Mark suspiró con pesadez.

—Verdad, el viaje —dijo con tono cansino y se levantó de la cama para darle ánimos cuando la vio mal—. Todo saldrá bien, cariño —consoló y la besó fríamente en la coronilla.

Clara se llenó de ilusiones y buscó su mirada para que la alentara un poco más, pero él se escabulló al cuarto de baño y cerró la puerta para tener privacidad.

Clara se puso tacones, se ajustó la falda negra y caminó por la sala con una taza de café en una mano y el informe del cliente en la otra. La deuda era enorme. Triplicaba el valor de la casa que acababa de comprarse y que terminaría de pagar cuando cumpliera sesenta años.

Era una deuda impagable, aun para ella, que mantenía sus ahorros en orden.

Hojeó el archivo y buscó información del cliente, el mismo cliente que había hecho llorar a Luisa y que ahora recaía sobre sus hombros.

Siempre le gustaba saber cómo lucían sus clientes. Tenía algunas reglas: a los “privilegiados” los trataba de forma muy profesional y a los “desafortunados” los trataba de forma cariñosa. Por alguna razón, los “desafortunados” siempre estaban carentes de cariño y cedían a cada una de sus exigencias.

Pensó que ese cliente no sería la excepción, pero fue decepcionante ver la fotografía de la identificación de Ethan Henrie y se detuvo en su andar en círculos para mirarlo fijamente.

—No es para nada intimidante, señor Henrie —dijo, pasándole el dedo a su rostro de pómulos marcados y mejillas hundidas, aspecto severo; cejas gruesas que conferían determinación a su nariz recta—. Puaj, camisa a cuadros… —dijo con desagrado, mirando la ropa que vestía.

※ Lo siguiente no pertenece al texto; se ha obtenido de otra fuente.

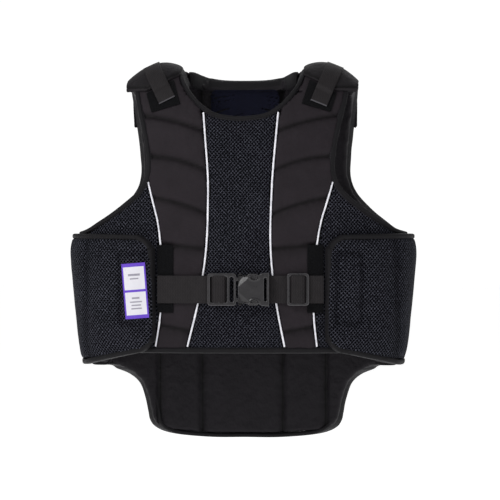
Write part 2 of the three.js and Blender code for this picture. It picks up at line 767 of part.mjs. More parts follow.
const half = BUCKLE_HEIGHT / 2;
const plugLift = (SOCKET_WALL - FRAME_WALL) / 2;

// Plug: a ladder frame for the webbing and two sprung prongs that reach into the socket
function plug() {
  const end = -FRAME_LENGTH - 12;
  const window1 = roundedBox(end + FRAME_BAR, end + FRAME_LENGTH / 2 - 1, -half + 4, half - 4, 1.5);
  const window2 = roundedBox(end + FRAME_LENGTH / 2 + 2, end + FRAME_LENGTH - FRAME_BAR, -half + 4, half - 4, 1.5);
  const window3 = roundedBox(end + FRAME_LENGTH, -CLEARANCE - 6, -half + 5, half - 5, 1.5);
  const frame = solid(plate(roundedBox(end, -3, -half, half, 3.5), [window1, window2, window3], FRAME_WALL));
  let whole = frame;
  for (const up of [-1, 1]) {
    const outer = half - 4;
    const inner = outer - PRONG_WIDTH;
    const button = outer + 3.4;
    const reach = PRONG_REACH;
    const line = [spot(-5, inner), spot(reach, inner), spot(reach + 3, inner + 3), spot(reach, button),
      spot(reach - 12, button), spot(reach - 15, outer - 1), spot(-5, outer - 2)];
    const prong = up > 0 ? line : line.map((p) => spot(p.x, -p.y)).reverse();
    whole = whole.add(solid(plate(prong, [], FRAME_WALL)));
  }
  return whole.translate([0, -plugLift, 0]);
}

// Socket: a hollow shell with a window on each side where the prongs' buttons stand out
function socket() {
  const length = SOCKET_LENGTH;
  const waist = half - 4.5;
  const upper = [spot(0, half - 1), spot(3, half), spot(7, waist + 1.5), spot(length - 9, waist + 1.5),
    spot(length - 4, half), spot(length + SOCKET_EAR, half + 1), spot(length + SOCKET_EAR, half - 4)];
  const lower = upper.map((point) => spot(point.x, -point.y)).reverse();
  const outline = [...upper, ...lower];
  const slot = roundedBox(length - 1, length + SOCKET_EAR - 3, -half + 6, half - 6, 1);
  const shell = solid(plate(outline, [slot], SOCKET_WALL));
  const room = plate([spot(-4, -half + 2.6), spot(length - 6, -half + 2.6), spot(length - 6, half - 2.6),
    spot(-4, half - 2.6)], [], FRAME_WALL + 2 * CLEARANCE);
  room.translate(0, -plugLift + CLEARANCE, 0);
  const windows = plate([spot(9, -half - 3), spot(length - 5, -half - 3), spot(length - 5, half + 3),
    spot(9, half + 3)], [], FRAME_WALL + 2 * CLEARANCE);
  windows.translate(0, -plugLift + CLEARANCE, 0);
  return shell.subtract(solid(room)).subtract(solid(windows));
}

function slider() {
  const end = SLIDER_LENGTH / 2;
  const outline = roundedBox(-end, end, -half, half, 3.5);
  const left = roundedBox(-end + FRAME_BAR, -1.6, -half + 3.5, half - 3.5, 1.5);
  const right = roundedBox(1.6, end - FRAME_BAR, -half + 3.5, half - 3.5, 1.5);
  return plate(outline, [left, right], FRAME_WALL * 0.7);
}

const group = new THREE.Group();

function add(name, geometry, finish, parent = group) {
  const material = new THREE.MeshStandardMaterial(colours[finish]);
  const mesh = new THREE.Mesh(geometry, material);
  mesh.name = name;
  parent.add(mesh);
  return mesh;
}

const sides = [{ name: 'left', side: -1 }, { name: 'right', side: 1 }];

add('front_core', geometryOf(frontCore), 'foam');
add('back_core', geometryOf(backCore), 'foam');
add('front_centre_mesh', geometryOf(centreMesh), 'mesh');
add('front_neck_binding', geometryOf(binding(frontTape, frontNeck, 'front')), 'tape');
add('front_hem_binding', geometryOf(binding(frontTape, frontHem, 'front')), 'tape');
add('back_neck_binding', geometryOf(binding(backTape, backNeck, 'back')), 'tape');
add('tail_binding', geometryOf(binding(backTape, tailHem, 'back')), 'tape');

// Back cover: a mesh panel between two plain ones, with a narrow seam between them
const backCover = backWall(COVER_IN, COVER_OUT).intersect(backInside);
const backSeam = BACK_PANEL_WIDTH / 2;

function backStrip(from, to) {
  const outline = [spot(from, -BEYOND * 2), spot(to, -BEYOND * 2), spot(to, BEYOND), spot(from, BEYOND)];
  return geometryOf(backCover.intersect(cutter(outline, 'back')));
}

add('back_centre_mesh', backStrip(-backSeam + CLEARANCE, backSeam - CLEARANCE), 'mesh');
add('back_left_panel', backStrip(-BEYOND, -backSeam), 'nylon');
add('back_right_panel', backStrip(backSeam, BEYOND), 'nylon');

for (const { name, side } of sides) {
  const arm = side > 0 ? frontArm : flipped(frontArm);
  const armBack = side > 0 ? backArm : flipped(backArm);
  add(`front_${name}_side_mesh`, geometryOf(meshWall.intersect(sideRegion(side))), 'mesh');
  add(`front_${name}_chest`, geometryOf(chestPanel(side)), 'nylon');
  add(`front_${name}_armhole_binding`, geometryOf(binding(frontTape, arm, 'front')), 'tape');
  add(`back_${name}_armhole_binding`, geometryOf(binding(backTape, armBack, 'back')), 'tape');
  add(`piping_inner_${name}`, piping(innerSeam, CENTRE_PANEL_WIDTH, frontNeck, side), 'piping');
  add(`piping_outer_${name}`, piping(outerSeam, WAIST_PANEL_WIDTH, arm, side), 'piping');
  add(`${name}_wing`, geometryOf(wing(side)), 'mesh');
  add(`${name}_wing_binding`, geometryOf(wingBinding(side)), 'tape');
  const loopX = side * (WING_OPENING / 2 - 1 - WAIST_LOOP_WIDTH / 2);
  const loopZ = -WAIST_LOOP_TOP - WAIST_LOOP_HEIGHT / 2;
  const loop = laid(loopX, loopZ, WAIST_LOOP_WIDTH, WAIST_LOOP_HEIGHT, 0, PATCH_IN, PATCH_OUT, 2, 4);
  add(`${name}_waist_loop`, loop, 'loop');
  add(`${name}_shoulder_loop`, shoulderLoop(side), 'loop');
  add(`${name}_shoulder_tab`, shoulderTab(side), 'nylon');
  add(`${name}_shoulder_strap`, shoulderStrap(straps.find((row) => row.side === side)), 'webbing');
}

// Belt: webbing from each wing to the buckle in the middle
const beltEnd = WING_OPENING / 2 - 1;
const beltLeftEnd = BUCKLE_PLACE - 14;
const beltRightStart = BUCKLE_PLACE + SOCKET_LENGTH + SOCKET_EAR - 4;

// Webbing lies on the patches and rises to the bar of the plug, which sits in the middle of the socket
function belt(from, to, rise) {
  const columns = 10;
  return bent(columns, 1, (column, row, share) => {
    const x = lerp(from, to, column / columns);
    const near = THREE.MathUtils.smoothstep(x, beltLeftEnd - 1.7 * FRAME_LENGTH, beltLeftEnd - FRAME_LENGTH);
    const z = -BELT_HEIGHT + (row - 0.5) * BELT_WIDTH;
    return facePoint(x, z, lerp(BELT_IN, BELT_OUT, share) + rise * near);
  });
}

add('belt_left', belt(-beltEnd, beltLeftEnd, plugLift), 'webbing');
add('belt_right', belt(beltRightStart, beltEnd, 0), 'webbing');

const buckle = new THREE.Group();
const frontPlane = facePoint(0, -BELT_HEIGHT, BELT_OUT + 3 * CLEARANCE).y;
buckle.position.set(BUCKLE_PLACE, frontPlane, -BELT_HEIGHT);
group.add(buckle);
add('buckle_plug', geometryOf(plug()), 'plastic', buckle);
add('buckle_socket', geometryOf(socket()), 'plastic', buckle);

const sliderSpot = facePoint(SLIDER_PLACE, -BELT_HEIGHT, BELT_OUT + 3 * CLEARANCE);
const sliderNext = facePoint(SLIDER_PLACE + 5, -BELT_HEIGHT, BELT_OUT + 3 * CLEARANCE);
const beltSlider = add('belt_slider', slider(), 'plastic');
beltSlider.position.copy(sliderSpot);
beltSlider.rotation.z = Math.atan2(sliderNext.y - sliderSpot.y, sliderNext.x - sliderSpot.x);

// Label on the left wing, lining patch inside the back
const labelTurn = THREE.MathUtils.degToRad(LABEL_TURN);
add('woven_label', laid(-LABEL_PLACE, -BELT_HEIGHT - 2, LABEL_WIDTH, LABEL_HEIGHT, labelTurn,
  WING_OUT + CLEARANCE, WING_OUT + CLEARANCE + LABEL_WALL, 3, 4), 'label');
const liningOutline = roundedBox(-LINING_WIDTH / 2, LINING_WIDTH / 2, -LINING_DROP - LINING_HEIGHT,
  -LINING_DROP, LINING_CORNER);
const lining = backWall(-CLEARANCE - LINING_WALL, -CLEARANCE).intersect(cutter(liningOutline, 'back'));
add('neck_lining', geometryOf(lining), 'lining');

export default group;
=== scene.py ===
"""Equestrian body protector: fabric, tape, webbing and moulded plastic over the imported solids.

Lengths in the classes are millimetres, as in the part's source, and meshes are made in metres.
X is right as the front is seen, the front faces -Y and Z is up.
"""

import logging
import math
from collections.abc import Callable, Iterator, Sequence
from contextlib import contextmanager
from dataclasses import dataclass, field
from enum import Enum
from functools import partialmethod

import bmesh
import bpy
import numpy as np
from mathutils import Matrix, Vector, bvhtree, kdtree, noise


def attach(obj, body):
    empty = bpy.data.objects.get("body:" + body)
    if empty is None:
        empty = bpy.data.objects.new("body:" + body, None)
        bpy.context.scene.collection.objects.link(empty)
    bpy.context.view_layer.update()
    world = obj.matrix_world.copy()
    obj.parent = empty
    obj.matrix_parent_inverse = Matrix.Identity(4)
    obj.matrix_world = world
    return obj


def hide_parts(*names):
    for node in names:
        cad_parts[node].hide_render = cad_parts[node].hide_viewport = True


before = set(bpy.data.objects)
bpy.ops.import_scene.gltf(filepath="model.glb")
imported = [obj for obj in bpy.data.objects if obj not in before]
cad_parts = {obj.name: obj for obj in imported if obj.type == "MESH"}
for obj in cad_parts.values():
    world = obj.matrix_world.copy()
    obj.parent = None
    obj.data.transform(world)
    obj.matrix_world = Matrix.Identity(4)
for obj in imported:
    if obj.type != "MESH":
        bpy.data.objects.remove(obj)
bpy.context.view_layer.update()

log = logging.getLogger("body_protector")

MM = 0.001
PATTERN = 0.01  # UV units for one millimetre of the flat cut
STEP = 3.0  # distance between the rows of a rolled tape
SOFT_STOP = 0.6  # the last millimetres before a wall's limit, in which it slows down
FACING = (0.35, 0.75)  # how squarely a vertex faces out for it to belong to the outer face
SLOW_WAVE, QUICK_WAVE = 46, 17  # wave lengths of the fabric's unevenness
CLOTH_FRAMES = 20
TORSO_HALVINGS = 34
LEVEL_HALVINGS = 26
NEAR_CREST = 40  # a tape that ends this close to the crest is drawn up to it
CREST_LEVEL = 0.9995  # an arch level this high counts as the crest
Array = np.ndarray
Triple = tuple[float, float, float]
Pairs = tuple[tuple[float, float], ...]
Socket = bpy.types.NodeSocket
Piece = bpy.types.Object
Material = bpy.types.Material
Relief = Callable[["Wall"], Array]


class Side(Enum):
    """The two sides of the garment, as the front is seen."""

    LEFT = -1
    RIGHT = 1

    @property
    def label(self) -> str:
        """The side's name in the names of pieces."""
        return self.name.lower()


class Layer(float, Enum):
    """Distances from the hollow, in millimetres, at which the layers begin and end."""

    LINING = 0.0
    CORE_OUT = 16.0
    COVER_IN = 16.3
    COVER_OUT = 22.0
    PATCH_IN = 22.6
    PATCH_OUT = 24.3
    BELT_IN = 24.6
    WING_OUT = 36.0
    TAB_OUT = 27.2


def smoothstep(value: Array, low: float, high: float) -> Array:
    """A smooth rise from 0 at low to 1 at high."""
    share = np.clip((np.asarray(value, float) - low) / (high - low), 0, 1)
    return share * share * (3 - 2 * share)


def signed_power(value: Array, exponent: float) -> Array:
    """A power that keeps the sign of its base."""
    return np.sign(value) * np.abs(value) ** exponent


def bell(value: Array, width: float) -> Array:
    """A bump that is 1 at 0 and has nearly gone at twice its width."""
    return np.exp(-((value / width) ** 2))


def uneven(fast: Array, sway: float, slow: Array) -> Array:
    """A wave whose length changes along the way: the slow wave sways the fast one."""
    return np.sin(fast + sway * np.sin(slow))


def run_along(line: Array) -> Array:
    """Distance from the start of a line to each of its points."""
    return np.concatenate([[0], np.cumsum(np.linalg.norm(np.diff(line, axis=0), axis=1))])


def eased(value: Array, places: Sequence[float], heights: Sequence[float]) -> Array:
    """Smooth interpolation through a table, without the corners of a straight one."""
    xs, ys = np.asarray(places, float), np.asarray(heights, float)
    slopes = np.gradient(ys, xs)
    at = np.clip(np.asarray(value, float), xs[0], xs[-1])
    row = np.clip(np.searchsorted(xs, at, "right") - 1, 0, len(xs) - 2)
    run = xs[row + 1] - xs[row]
    t = (at - xs[row]) / run
    start = (1 + 2 * t) * (1 - t) ** 2 * ys[row] + t * (1 - t) ** 2 * run * slopes[row]
    end = t * t * (3 - 2 * t) * ys[row + 1] + t * t * (t - 1) * run * slopes[row + 1]
    return start + end


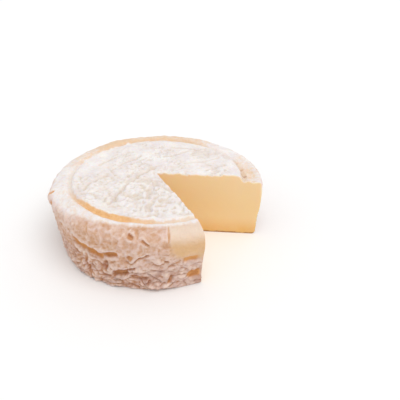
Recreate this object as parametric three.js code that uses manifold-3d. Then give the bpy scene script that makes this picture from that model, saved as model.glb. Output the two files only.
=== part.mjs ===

Guardó el archivo en su bolso y cuando regresó a su cuarto para hablar con Mark, se encontró de frente con su reflejo.

Supo que vestía demasiado profesional para un hombre como Ethan Henrie, quien solo les había dado dolores de cabeza en los últimos tres meses.

Decidió cambiarse por algo más serio, pero accesible; al final, ninguno de sus colegas consiguió acercarse a él y dialogar.

Eso era lo que ella necesitaba: dialogar con el “señor Insolente”. Jeans oscuros y blusa blanca la ayudarían a que el diálogo fluyera y cerraran de una vez por todas ese bendito problema.